I ran a couple of these recipes/methods past one of my instructors and she said there didn’t seem to be any reason why they would NOT work. She also reminded me that context plays a big role in success when crafting soap, candles or other items. I live in a humid, warm climate, at an altitude where I just have to think about it when baking..so things evaporate more slowly, puff up a little more quickly and curing time is different than it would be in another climate.
Craft supplies here are often considered luxury items and pay high taxes so finding a way to start from scratch is wonderful. A scant kilo of very basic melt and pour soap here is over $12 (and not the organic or yummy kinds with milk or luxury oils) and it comes from China, so often there simply isn’t any available at any price.
So this book explains some of the chemistry, has some recipes that, once adjusted for a non-commercial (sales) application will be great, and takes the time to fill in some blanks that have been glossed over in other materials.
However, my main complaint (and why it isn't the best for beginners) is that all of the recipes make commercial-size batches of soap (author mentions that recipes make 50-60 "average sized" bars of soap). This is great when you're making soap to sell or want to do a lot for holiday gifts, but for your first time making transparent soap it could lead to a LOT of wasted ingredients (if you miss or mess up a step).

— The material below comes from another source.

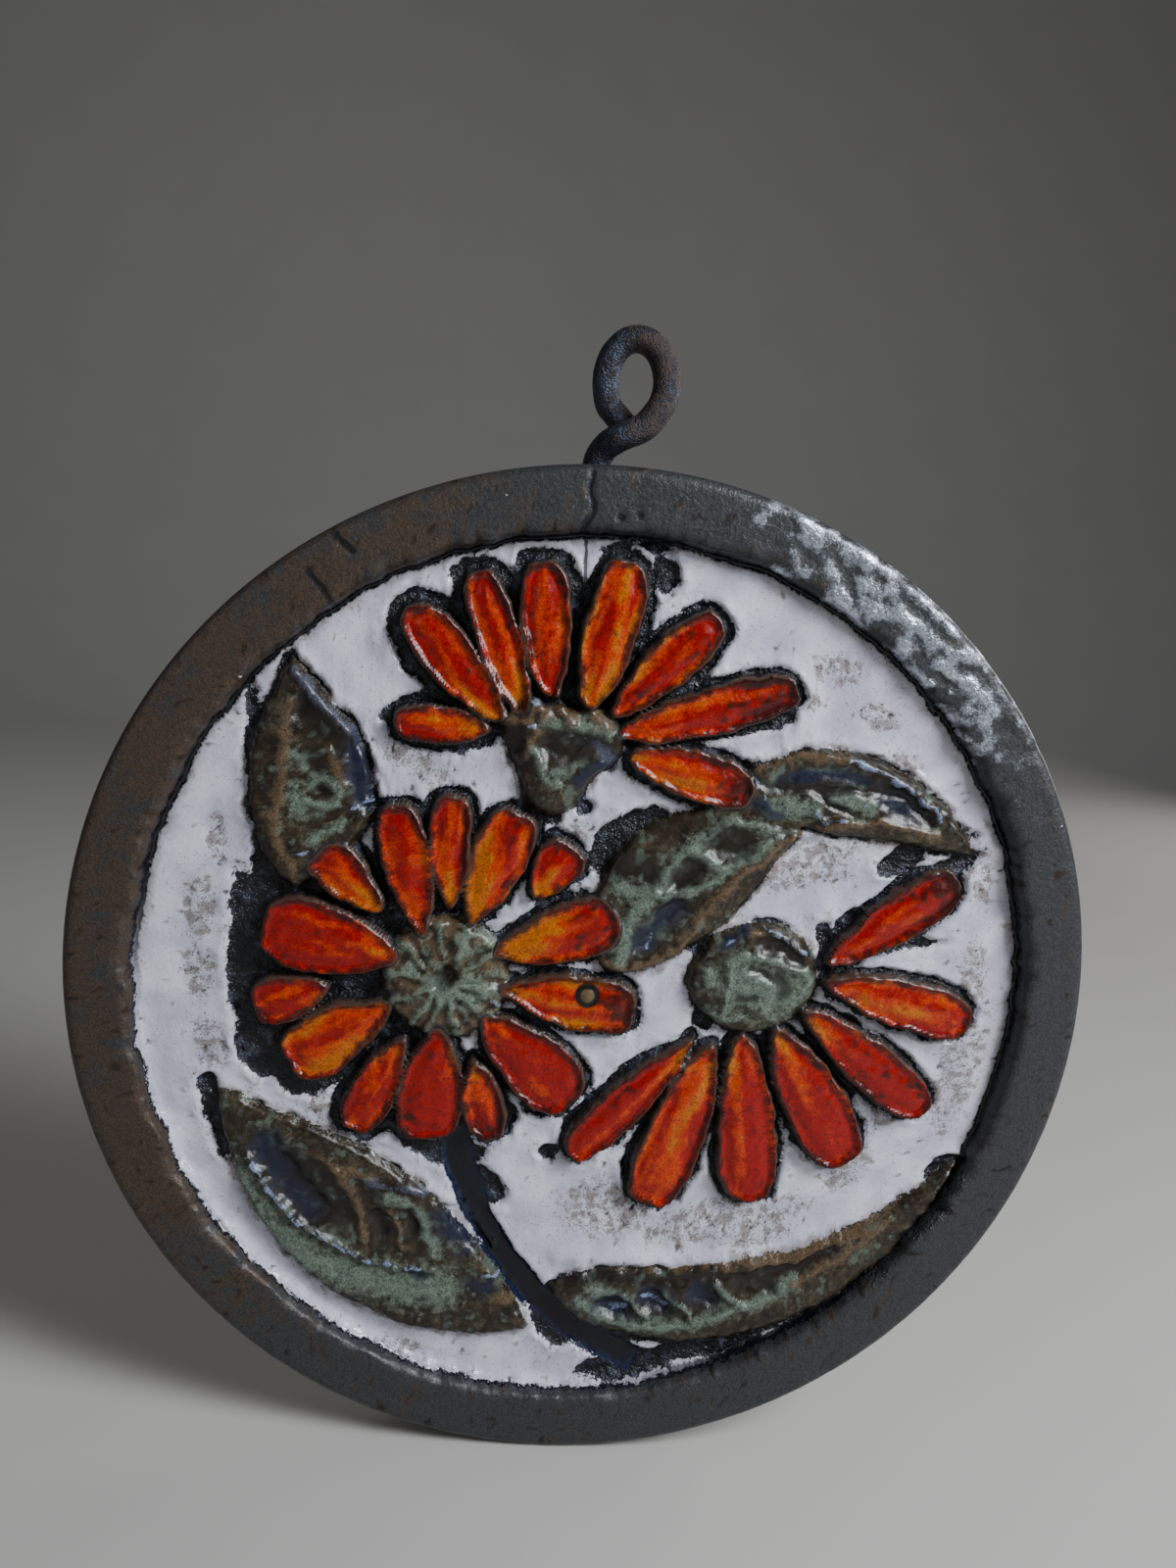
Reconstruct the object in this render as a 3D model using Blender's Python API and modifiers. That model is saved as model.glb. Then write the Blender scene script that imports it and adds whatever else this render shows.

For future editions, I'd like to see at least one beginner recipe that makes just 1-2 pounds of soap with this process, to familiarize readers with it on a smaller scale with less risk. Otherwise I think the book is easy to read and the directions seem easy to follow. The author also gives good advice on buying your ingredients to avoid spending more money than necessary, particularly for the alcohol needed as a solvent in the later steps (hint: if you buy it from the liquor store, you'll likely overpay).